### PROBLEM DESCRIPTION
Please count the lines below that contain the word "imported", and reply with that number alone.

### RECORDS FOR THIS EXERCISE

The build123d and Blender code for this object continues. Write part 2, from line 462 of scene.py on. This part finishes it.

--

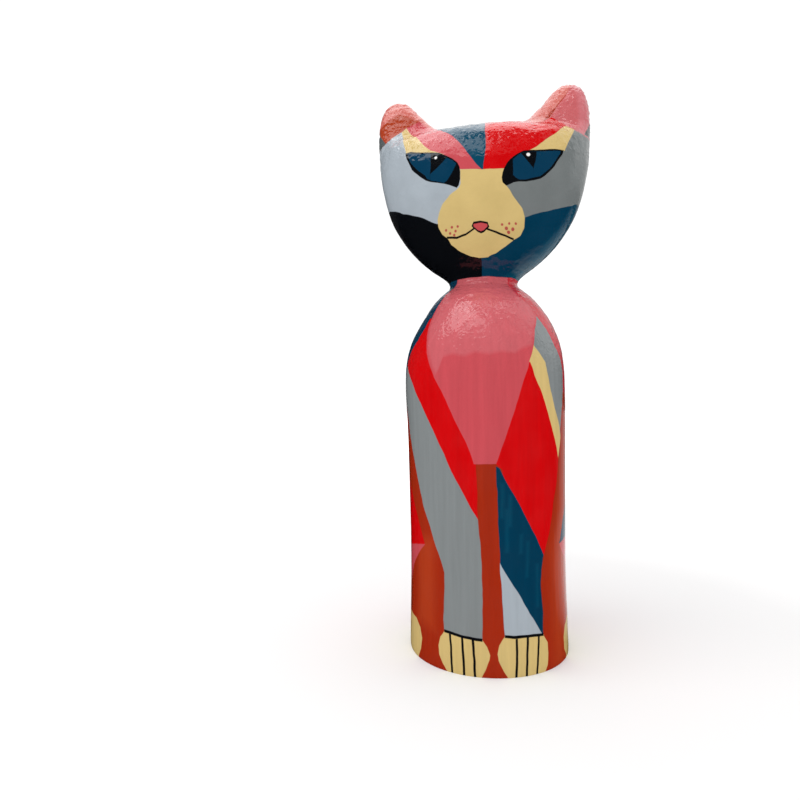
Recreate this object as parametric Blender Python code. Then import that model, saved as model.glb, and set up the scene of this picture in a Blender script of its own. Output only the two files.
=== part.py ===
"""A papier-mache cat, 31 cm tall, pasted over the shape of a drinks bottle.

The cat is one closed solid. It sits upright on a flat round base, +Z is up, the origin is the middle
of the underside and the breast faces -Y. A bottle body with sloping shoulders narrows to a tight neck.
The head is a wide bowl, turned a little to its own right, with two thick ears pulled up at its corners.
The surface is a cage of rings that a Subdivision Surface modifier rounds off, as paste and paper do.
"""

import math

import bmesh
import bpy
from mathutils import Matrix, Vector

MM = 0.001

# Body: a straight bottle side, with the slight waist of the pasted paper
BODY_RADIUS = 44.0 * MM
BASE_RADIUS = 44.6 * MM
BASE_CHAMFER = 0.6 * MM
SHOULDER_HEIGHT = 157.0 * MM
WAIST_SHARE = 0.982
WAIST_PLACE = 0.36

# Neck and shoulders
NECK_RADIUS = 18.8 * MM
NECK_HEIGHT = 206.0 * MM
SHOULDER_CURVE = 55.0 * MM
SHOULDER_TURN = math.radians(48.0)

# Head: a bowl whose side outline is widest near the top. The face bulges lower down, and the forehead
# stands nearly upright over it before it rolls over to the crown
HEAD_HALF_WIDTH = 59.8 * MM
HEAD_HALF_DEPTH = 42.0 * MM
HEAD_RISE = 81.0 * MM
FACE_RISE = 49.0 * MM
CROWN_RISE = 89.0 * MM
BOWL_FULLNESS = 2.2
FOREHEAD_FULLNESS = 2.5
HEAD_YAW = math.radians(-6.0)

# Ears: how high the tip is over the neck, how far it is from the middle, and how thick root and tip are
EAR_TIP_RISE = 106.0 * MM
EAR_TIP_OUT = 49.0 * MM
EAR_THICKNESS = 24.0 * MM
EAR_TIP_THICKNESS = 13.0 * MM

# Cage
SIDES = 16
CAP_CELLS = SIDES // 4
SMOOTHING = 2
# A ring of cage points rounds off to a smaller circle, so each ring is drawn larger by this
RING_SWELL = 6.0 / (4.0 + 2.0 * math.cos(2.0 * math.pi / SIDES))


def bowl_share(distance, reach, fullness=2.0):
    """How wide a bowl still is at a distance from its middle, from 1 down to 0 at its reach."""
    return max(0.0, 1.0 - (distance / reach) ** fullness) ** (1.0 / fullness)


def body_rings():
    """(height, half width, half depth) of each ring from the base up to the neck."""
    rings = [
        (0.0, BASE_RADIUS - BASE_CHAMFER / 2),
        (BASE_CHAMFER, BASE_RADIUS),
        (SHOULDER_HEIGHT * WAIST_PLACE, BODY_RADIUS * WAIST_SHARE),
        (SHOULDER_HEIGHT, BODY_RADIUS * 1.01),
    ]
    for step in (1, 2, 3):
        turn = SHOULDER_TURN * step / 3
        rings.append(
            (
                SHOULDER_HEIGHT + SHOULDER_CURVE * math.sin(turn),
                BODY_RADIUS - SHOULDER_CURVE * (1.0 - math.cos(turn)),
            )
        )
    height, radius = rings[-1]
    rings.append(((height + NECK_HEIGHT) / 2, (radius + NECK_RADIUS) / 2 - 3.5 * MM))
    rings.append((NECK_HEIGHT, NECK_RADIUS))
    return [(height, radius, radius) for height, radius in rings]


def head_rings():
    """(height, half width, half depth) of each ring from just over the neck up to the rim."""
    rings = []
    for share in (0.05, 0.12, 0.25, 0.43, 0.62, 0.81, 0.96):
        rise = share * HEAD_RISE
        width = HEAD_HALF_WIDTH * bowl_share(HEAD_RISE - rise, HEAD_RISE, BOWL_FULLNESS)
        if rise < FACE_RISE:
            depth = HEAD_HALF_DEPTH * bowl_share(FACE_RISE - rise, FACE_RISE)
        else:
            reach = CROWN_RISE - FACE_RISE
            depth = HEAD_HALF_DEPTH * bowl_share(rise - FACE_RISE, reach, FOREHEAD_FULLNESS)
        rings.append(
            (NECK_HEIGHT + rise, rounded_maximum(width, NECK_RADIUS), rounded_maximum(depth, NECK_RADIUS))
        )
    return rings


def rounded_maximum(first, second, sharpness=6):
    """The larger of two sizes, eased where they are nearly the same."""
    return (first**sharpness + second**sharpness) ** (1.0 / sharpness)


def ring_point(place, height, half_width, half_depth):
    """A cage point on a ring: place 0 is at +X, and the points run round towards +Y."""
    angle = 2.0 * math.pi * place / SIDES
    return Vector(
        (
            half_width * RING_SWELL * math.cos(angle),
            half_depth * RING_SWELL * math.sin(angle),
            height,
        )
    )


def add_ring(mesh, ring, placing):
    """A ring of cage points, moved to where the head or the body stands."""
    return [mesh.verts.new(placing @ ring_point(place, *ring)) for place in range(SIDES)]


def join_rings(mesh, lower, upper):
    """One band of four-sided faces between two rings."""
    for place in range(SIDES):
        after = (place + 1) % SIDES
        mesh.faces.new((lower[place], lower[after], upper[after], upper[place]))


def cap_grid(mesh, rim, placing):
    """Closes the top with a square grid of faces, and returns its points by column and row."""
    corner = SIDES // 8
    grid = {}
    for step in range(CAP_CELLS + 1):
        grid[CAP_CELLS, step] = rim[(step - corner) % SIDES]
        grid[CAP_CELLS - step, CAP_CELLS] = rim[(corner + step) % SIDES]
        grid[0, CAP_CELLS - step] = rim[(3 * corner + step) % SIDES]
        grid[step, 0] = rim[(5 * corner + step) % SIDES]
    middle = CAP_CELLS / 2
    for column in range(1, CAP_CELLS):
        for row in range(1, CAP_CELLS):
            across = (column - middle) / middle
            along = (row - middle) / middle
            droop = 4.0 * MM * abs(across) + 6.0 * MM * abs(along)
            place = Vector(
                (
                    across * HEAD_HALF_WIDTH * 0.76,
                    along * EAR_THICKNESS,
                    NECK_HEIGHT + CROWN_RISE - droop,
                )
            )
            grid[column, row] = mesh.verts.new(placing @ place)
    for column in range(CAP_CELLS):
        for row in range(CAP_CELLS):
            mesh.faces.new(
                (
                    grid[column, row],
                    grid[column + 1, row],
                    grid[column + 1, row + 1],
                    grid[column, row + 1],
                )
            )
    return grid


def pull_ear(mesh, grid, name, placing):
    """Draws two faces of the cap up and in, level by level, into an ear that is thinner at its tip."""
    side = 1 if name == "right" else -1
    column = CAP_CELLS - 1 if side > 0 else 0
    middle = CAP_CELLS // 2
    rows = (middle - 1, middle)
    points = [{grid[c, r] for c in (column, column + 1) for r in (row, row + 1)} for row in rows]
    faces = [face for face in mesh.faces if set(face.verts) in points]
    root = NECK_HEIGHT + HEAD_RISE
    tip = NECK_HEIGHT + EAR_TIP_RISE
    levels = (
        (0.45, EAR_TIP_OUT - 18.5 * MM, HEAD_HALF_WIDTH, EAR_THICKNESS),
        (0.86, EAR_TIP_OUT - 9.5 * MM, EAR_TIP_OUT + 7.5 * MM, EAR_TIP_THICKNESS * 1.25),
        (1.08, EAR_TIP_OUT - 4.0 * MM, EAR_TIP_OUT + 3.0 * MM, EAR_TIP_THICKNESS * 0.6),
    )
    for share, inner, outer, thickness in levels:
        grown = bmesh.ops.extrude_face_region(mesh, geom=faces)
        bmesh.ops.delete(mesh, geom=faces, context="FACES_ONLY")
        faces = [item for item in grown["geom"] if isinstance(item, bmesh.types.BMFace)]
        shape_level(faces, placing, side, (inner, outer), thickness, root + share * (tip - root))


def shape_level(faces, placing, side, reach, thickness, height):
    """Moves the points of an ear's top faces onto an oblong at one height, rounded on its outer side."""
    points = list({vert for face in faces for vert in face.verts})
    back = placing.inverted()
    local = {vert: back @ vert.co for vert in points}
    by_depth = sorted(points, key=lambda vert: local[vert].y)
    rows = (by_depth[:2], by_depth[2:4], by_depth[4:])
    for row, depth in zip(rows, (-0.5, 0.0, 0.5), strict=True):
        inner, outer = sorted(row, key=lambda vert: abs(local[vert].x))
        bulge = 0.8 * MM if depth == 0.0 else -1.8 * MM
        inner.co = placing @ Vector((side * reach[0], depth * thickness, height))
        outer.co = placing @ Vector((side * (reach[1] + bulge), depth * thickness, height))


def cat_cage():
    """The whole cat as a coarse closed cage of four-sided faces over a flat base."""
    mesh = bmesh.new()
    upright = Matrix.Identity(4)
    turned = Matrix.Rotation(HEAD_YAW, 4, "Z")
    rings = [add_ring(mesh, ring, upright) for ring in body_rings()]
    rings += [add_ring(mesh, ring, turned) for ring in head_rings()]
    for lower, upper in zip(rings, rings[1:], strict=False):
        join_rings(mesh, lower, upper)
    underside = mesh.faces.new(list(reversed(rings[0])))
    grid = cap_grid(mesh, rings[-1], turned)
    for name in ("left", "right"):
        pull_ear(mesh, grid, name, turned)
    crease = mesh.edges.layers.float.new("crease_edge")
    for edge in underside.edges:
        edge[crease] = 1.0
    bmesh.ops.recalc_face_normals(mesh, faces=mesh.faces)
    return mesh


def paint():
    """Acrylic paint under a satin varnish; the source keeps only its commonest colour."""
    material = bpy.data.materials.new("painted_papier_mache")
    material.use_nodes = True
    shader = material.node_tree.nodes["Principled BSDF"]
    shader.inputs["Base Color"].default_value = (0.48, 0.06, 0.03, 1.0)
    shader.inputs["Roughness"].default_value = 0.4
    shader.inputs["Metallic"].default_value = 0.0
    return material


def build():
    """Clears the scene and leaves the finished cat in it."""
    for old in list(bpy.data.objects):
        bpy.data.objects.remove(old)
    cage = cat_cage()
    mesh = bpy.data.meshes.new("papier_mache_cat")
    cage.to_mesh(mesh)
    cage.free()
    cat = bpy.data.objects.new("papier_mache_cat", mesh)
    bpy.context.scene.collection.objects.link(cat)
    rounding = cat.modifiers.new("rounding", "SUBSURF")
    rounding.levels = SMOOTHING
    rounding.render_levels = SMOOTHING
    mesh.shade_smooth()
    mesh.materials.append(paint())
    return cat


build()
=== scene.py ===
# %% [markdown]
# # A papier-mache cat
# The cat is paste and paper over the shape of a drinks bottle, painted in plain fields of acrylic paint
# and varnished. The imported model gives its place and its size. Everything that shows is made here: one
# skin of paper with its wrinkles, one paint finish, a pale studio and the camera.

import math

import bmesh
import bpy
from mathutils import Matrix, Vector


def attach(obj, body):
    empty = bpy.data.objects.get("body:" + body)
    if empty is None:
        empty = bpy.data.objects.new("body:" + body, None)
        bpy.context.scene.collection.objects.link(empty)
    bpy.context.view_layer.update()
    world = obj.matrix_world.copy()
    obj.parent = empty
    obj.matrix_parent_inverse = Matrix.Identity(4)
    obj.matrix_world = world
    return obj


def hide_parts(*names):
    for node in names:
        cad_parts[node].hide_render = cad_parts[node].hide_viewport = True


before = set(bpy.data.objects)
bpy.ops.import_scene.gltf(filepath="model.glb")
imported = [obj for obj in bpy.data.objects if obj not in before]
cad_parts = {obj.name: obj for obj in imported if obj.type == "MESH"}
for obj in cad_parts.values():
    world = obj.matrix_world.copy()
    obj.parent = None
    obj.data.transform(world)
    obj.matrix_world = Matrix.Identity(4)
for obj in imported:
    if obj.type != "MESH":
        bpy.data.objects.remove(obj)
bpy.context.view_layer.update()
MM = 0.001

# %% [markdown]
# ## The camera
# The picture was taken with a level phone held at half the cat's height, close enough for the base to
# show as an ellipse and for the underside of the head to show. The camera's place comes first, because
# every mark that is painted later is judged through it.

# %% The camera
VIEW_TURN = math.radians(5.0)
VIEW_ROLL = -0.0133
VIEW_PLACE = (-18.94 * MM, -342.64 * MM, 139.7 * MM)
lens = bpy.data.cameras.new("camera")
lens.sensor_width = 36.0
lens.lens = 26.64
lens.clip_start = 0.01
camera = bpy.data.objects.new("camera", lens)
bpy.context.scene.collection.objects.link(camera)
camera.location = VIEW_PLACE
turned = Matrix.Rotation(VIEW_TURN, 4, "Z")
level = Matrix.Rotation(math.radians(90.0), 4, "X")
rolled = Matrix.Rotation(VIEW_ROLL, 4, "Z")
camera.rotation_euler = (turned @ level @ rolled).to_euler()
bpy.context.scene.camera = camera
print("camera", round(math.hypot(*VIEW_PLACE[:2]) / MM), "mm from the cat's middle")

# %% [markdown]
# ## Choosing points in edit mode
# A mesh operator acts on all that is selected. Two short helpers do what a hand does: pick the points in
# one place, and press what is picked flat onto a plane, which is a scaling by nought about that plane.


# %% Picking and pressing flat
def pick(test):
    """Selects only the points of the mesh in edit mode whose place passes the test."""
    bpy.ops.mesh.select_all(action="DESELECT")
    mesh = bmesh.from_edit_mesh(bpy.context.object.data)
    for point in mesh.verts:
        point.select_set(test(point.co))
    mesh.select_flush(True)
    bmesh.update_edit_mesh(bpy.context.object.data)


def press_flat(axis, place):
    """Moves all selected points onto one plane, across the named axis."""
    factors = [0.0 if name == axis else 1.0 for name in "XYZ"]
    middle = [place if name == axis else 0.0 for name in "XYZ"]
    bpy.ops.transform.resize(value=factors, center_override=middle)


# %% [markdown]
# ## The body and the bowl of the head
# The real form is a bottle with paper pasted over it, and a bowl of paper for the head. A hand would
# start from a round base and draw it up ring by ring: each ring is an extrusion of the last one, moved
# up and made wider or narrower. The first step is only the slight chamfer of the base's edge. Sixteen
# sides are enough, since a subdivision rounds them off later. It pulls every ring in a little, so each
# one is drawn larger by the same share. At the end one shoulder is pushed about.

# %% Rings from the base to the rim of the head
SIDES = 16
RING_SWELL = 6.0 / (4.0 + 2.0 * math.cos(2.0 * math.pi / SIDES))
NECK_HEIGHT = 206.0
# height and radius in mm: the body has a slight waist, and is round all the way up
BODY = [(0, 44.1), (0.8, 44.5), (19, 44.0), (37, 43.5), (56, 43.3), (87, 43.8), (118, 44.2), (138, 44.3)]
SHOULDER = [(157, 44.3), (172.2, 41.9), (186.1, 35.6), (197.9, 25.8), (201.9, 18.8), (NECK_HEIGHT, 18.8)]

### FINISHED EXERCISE
4